▸ YOUR INSTRUCTIONS:
Please output the lines shown below exactly as they appear.

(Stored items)
===============
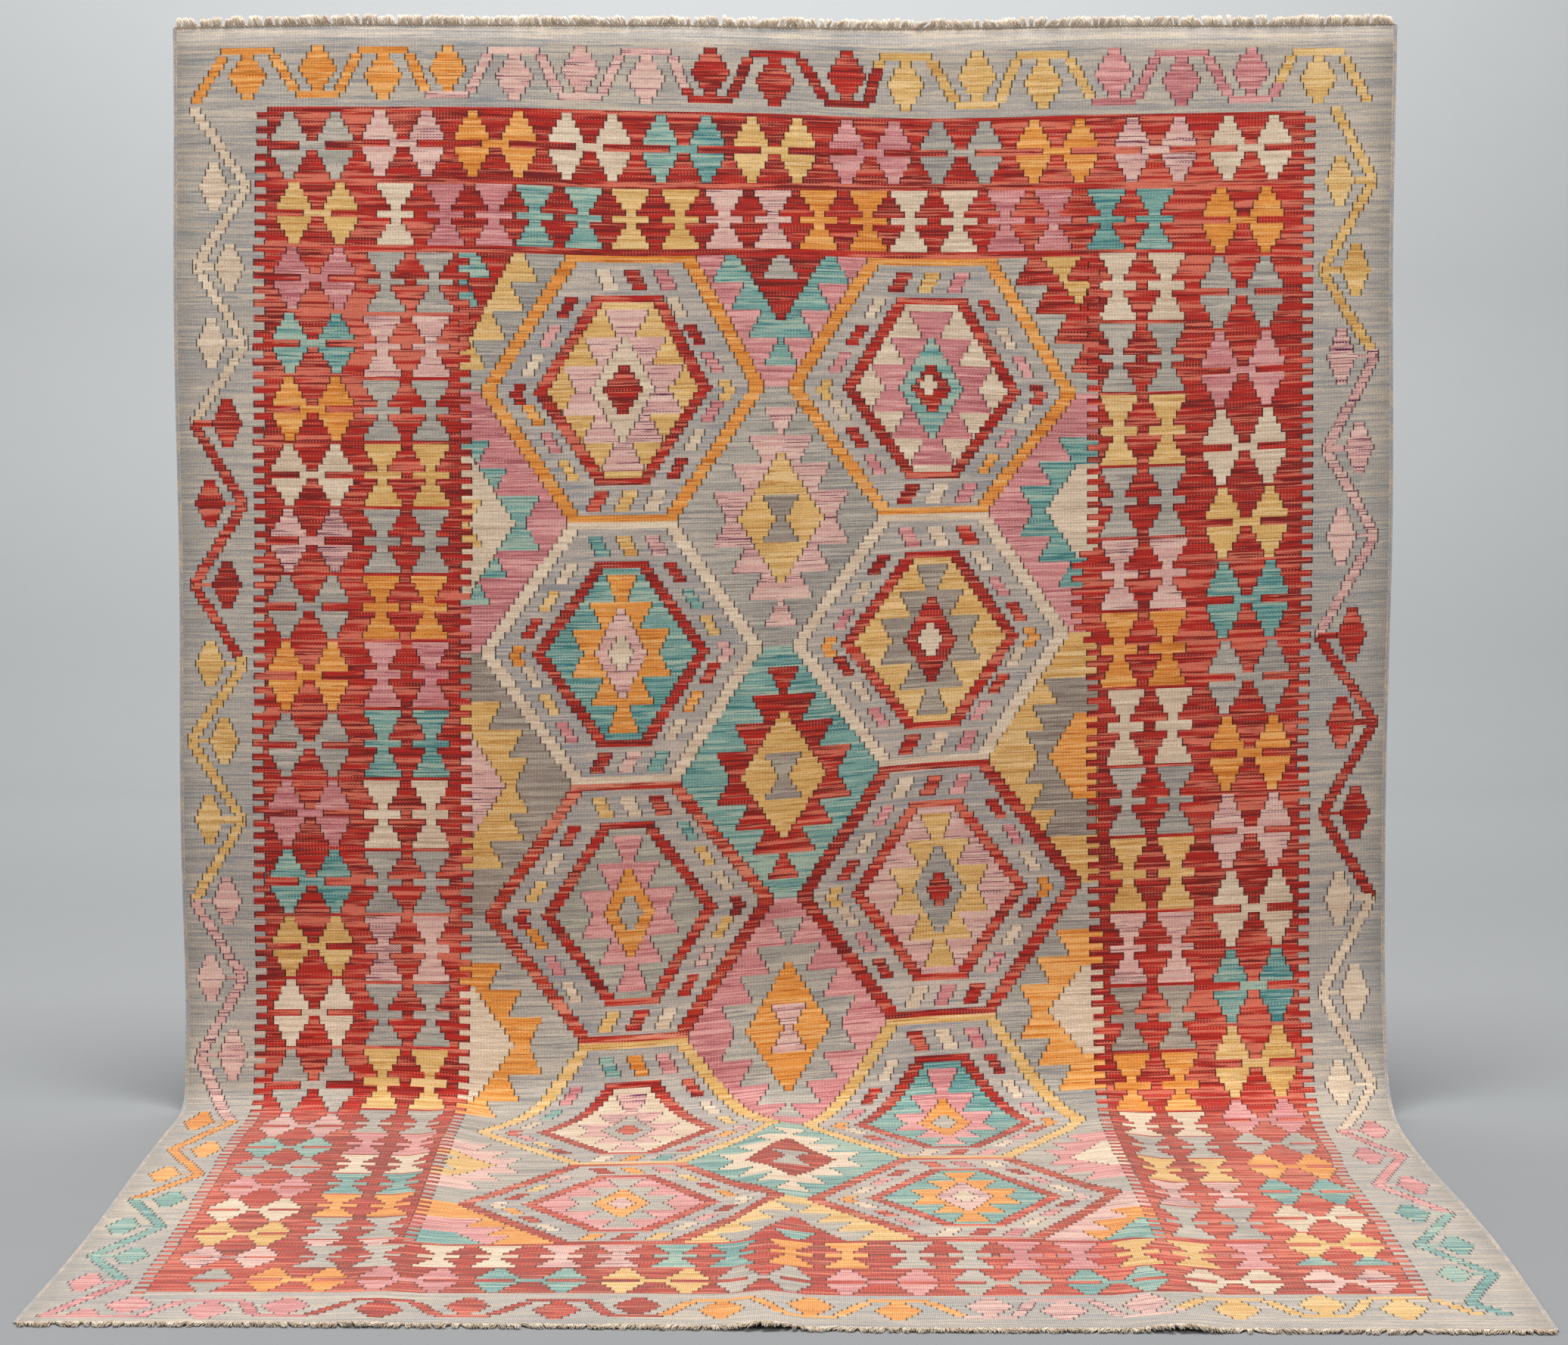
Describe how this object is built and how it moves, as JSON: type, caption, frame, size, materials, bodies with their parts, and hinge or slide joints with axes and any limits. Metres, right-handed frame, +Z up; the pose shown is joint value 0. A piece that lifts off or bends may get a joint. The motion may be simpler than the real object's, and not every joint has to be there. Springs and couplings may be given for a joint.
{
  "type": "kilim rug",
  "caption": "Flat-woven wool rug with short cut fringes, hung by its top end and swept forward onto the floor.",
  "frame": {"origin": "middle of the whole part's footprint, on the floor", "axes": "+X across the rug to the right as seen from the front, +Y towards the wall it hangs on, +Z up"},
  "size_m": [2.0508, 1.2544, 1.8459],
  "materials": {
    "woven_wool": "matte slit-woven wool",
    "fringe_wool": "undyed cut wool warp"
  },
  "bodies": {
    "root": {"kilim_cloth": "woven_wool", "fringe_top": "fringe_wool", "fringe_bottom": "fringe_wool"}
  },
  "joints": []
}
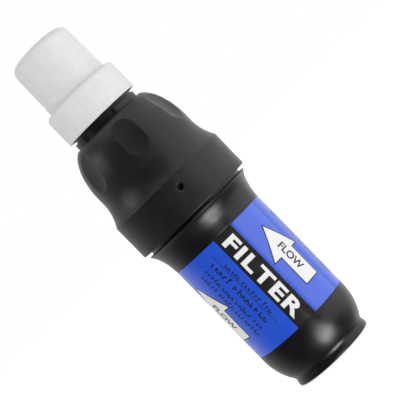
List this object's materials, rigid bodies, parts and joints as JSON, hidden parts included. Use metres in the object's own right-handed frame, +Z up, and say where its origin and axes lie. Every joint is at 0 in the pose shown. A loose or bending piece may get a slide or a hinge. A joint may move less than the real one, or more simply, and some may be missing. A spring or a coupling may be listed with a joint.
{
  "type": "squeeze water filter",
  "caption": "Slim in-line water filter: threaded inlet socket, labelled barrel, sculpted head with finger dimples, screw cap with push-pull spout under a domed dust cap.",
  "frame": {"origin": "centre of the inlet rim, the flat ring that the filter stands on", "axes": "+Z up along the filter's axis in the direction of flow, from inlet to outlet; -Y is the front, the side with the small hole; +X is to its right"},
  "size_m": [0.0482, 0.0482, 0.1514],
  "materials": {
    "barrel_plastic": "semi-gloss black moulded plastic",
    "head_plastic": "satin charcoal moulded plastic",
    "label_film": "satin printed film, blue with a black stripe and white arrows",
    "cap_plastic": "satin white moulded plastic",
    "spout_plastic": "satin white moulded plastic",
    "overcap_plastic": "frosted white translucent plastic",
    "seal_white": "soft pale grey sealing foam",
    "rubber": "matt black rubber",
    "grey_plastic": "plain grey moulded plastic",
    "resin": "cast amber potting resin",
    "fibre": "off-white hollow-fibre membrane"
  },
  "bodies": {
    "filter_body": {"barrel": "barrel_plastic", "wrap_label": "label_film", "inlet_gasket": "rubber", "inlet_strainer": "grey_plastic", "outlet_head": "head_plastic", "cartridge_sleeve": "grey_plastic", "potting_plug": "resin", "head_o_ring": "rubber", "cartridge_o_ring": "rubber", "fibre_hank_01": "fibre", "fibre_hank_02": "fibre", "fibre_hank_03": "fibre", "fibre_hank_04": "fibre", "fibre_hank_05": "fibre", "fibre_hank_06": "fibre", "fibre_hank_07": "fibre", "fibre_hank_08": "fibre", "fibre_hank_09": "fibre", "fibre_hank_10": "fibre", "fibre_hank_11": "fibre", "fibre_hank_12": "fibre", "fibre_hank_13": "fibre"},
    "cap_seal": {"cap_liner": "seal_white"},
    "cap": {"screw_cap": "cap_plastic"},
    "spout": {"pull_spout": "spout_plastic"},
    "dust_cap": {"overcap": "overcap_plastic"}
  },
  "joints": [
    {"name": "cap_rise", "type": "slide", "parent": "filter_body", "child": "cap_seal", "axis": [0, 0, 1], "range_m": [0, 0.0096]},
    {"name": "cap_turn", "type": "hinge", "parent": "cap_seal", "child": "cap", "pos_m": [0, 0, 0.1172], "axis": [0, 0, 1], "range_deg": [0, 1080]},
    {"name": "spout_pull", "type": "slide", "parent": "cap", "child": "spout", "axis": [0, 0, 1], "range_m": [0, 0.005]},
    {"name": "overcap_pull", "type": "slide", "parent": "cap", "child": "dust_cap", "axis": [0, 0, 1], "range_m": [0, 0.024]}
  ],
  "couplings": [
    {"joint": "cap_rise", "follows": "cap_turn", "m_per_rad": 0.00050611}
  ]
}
===============
▸ RIGHT ANSWER:
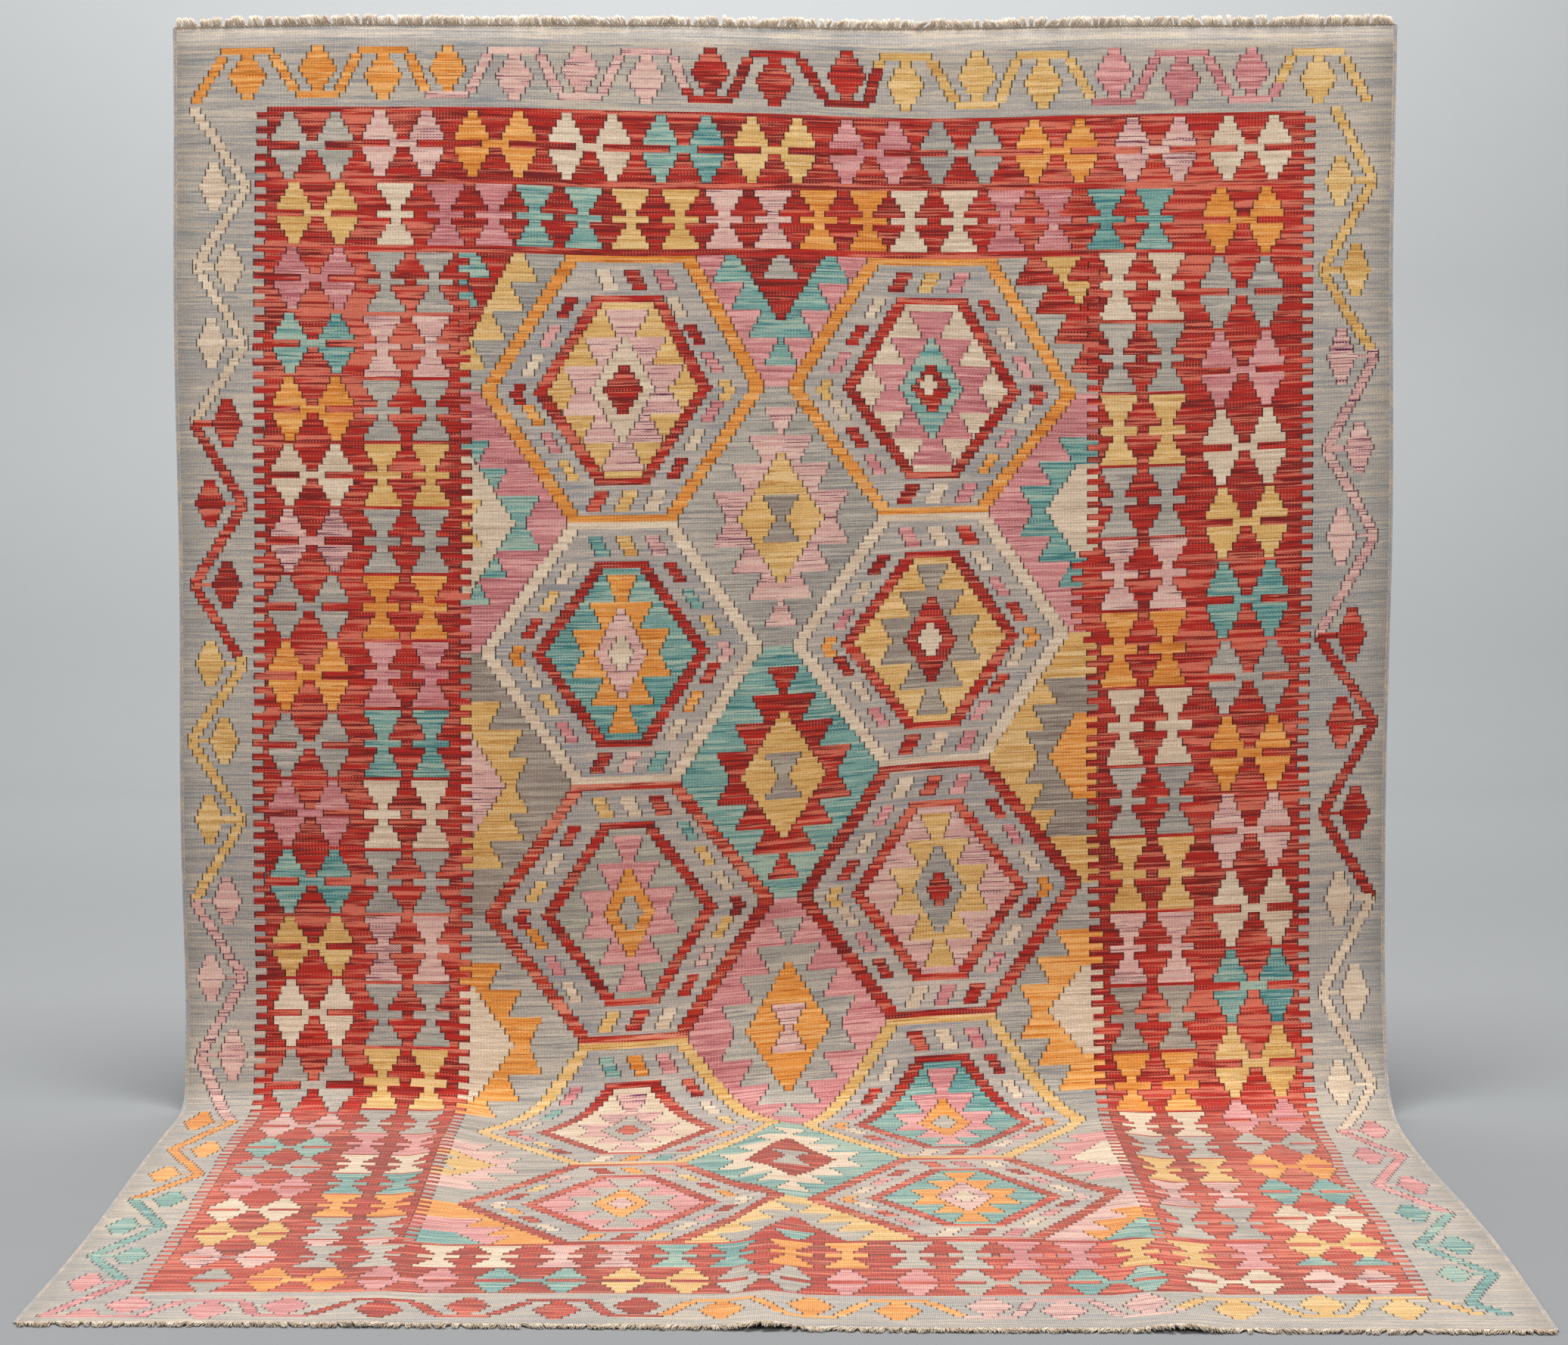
Describe how this object is built and how it moves, as JSON: type, caption, frame, size, materials, bodies with their parts, and hinge or slide joints with axes and any limits. Metres, right-handed frame, +Z up; the pose shown is joint value 0. A piece that lifts off or bends may get a joint. The motion may be simpler than the real object's, and not every joint has to be there. Springs and couplings may be given for a joint.
{
  "type": "kilim rug",
  "caption": "Flat-woven wool rug with short cut fringes, hung by its top end and swept forward onto the floor.",
  "frame": {"origin": "middle of the whole part's footprint, on the floor", "axes": "+X across the rug to the right as seen from the front, +Y towards the wall it hangs on, +Z up"},
  "size_m": [2.0508, 1.2544, 1.8459],
  "materials": {
    "woven_wool": "matte slit-woven wool",
    "fringe_wool": "undyed cut wool warp"
  },
  "bodies": {
    "root": {"kilim_cloth": "woven_wool", "fringe_top": "fringe_wool", "fringe_bottom": "fringe_wool"}
  },
  "joints": []
}
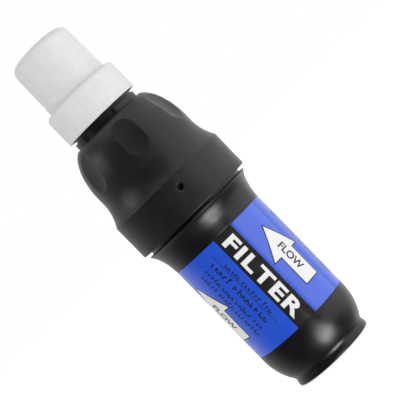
List this object's materials, rigid bodies, parts and joints as JSON, hidden parts included. Use metres in the object's own right-handed frame, +Z up, and say where its origin and axes lie. Every joint is at 0 in the pose shown. A loose or bending piece may get a slide or a hinge. A joint may move less than the real one, or more simply, and some may be missing. A spring or a coupling may be listed with a joint.
{
  "type": "squeeze water filter",
  "caption": "Slim in-line water filter: threaded inlet socket, labelled barrel, sculpted head with finger dimples, screw cap with push-pull spout under a domed dust cap.",
  "frame": {"origin": "centre of the inlet rim, the flat ring that the filter stands on", "axes": "+Z up along the filter's axis in the direction of flow, from inlet to outlet; -Y is the front, the side with the small hole; +X is to its right"},
  "size_m": [0.0482, 0.0482, 0.1514],
  "materials": {
    "barrel_plastic": "semi-gloss black moulded plastic",
    "head_plastic": "satin charcoal moulded plastic",
    "label_film": "satin printed film, blue with a black stripe and white arrows",
    "cap_plastic": "satin white moulded plastic",
    "spout_plastic": "satin white moulded plastic",
    "overcap_plastic": "frosted white translucent plastic",
    "seal_white": "soft pale grey sealing foam",
    "rubber": "matt black rubber",
    "grey_plastic": "plain grey moulded plastic",
    "resin": "cast amber potting resin",
    "fibre": "off-white hollow-fibre membrane"
  },
  "bodies": {
    "filter_body": {"barrel": "barrel_plastic", "wrap_label": "label_film", "inlet_gasket": "rubber", "inlet_strainer": "grey_plastic", "outlet_head": "head_plastic", "cartridge_sleeve": "grey_plastic", "potting_plug": "resin", "head_o_ring": "rubber", "cartridge_o_ring": "rubber", "fibre_hank_01": "fibre", "fibre_hank_02": "fibre", "fibre_hank_03": "fibre", "fibre_hank_04": "fibre", "fibre_hank_05": "fibre", "fibre_hank_06": "fibre", "fibre_hank_07": "fibre", "fibre_hank_08": "fibre", "fibre_hank_09": "fibre", "fibre_hank_10": "fibre", "fibre_hank_11": "fibre", "fibre_hank_12": "fibre", "fibre_hank_13": "fibre"},
    "cap_seal": {"cap_liner": "seal_white"},
    "cap": {"screw_cap": "cap_plastic"},
    "spout": {"pull_spout": "spout_plastic"},
    "dust_cap": {"overcap": "overcap_plastic"}
  },
  "joints": [
    {"name": "cap_rise", "type": "slide", "parent": "filter_body", "child": "cap_seal", "axis": [0, 0, 1], "range_m": [0, 0.0096]},
    {"name": "cap_turn", "type": "hinge", "parent": "cap_seal", "child": "cap", "pos_m": [0, 0, 0.1172], "axis": [0, 0, 1], "range_deg": [0, 1080]},
    {"name": "spout_pull", "type": "slide", "parent": "cap", "child": "spout", "axis": [0, 0, 1], "range_m": [0, 0.005]},
    {"name": "overcap_pull", "type": "slide", "parent": "cap", "child": "dust_cap", "axis": [0, 0, 1], "range_m": [0, 0.024]}
  ],
  "couplings": [
    {"joint": "cap_rise", "follows": "cap_turn", "m_per_rad": 0.00050611}
  ]
}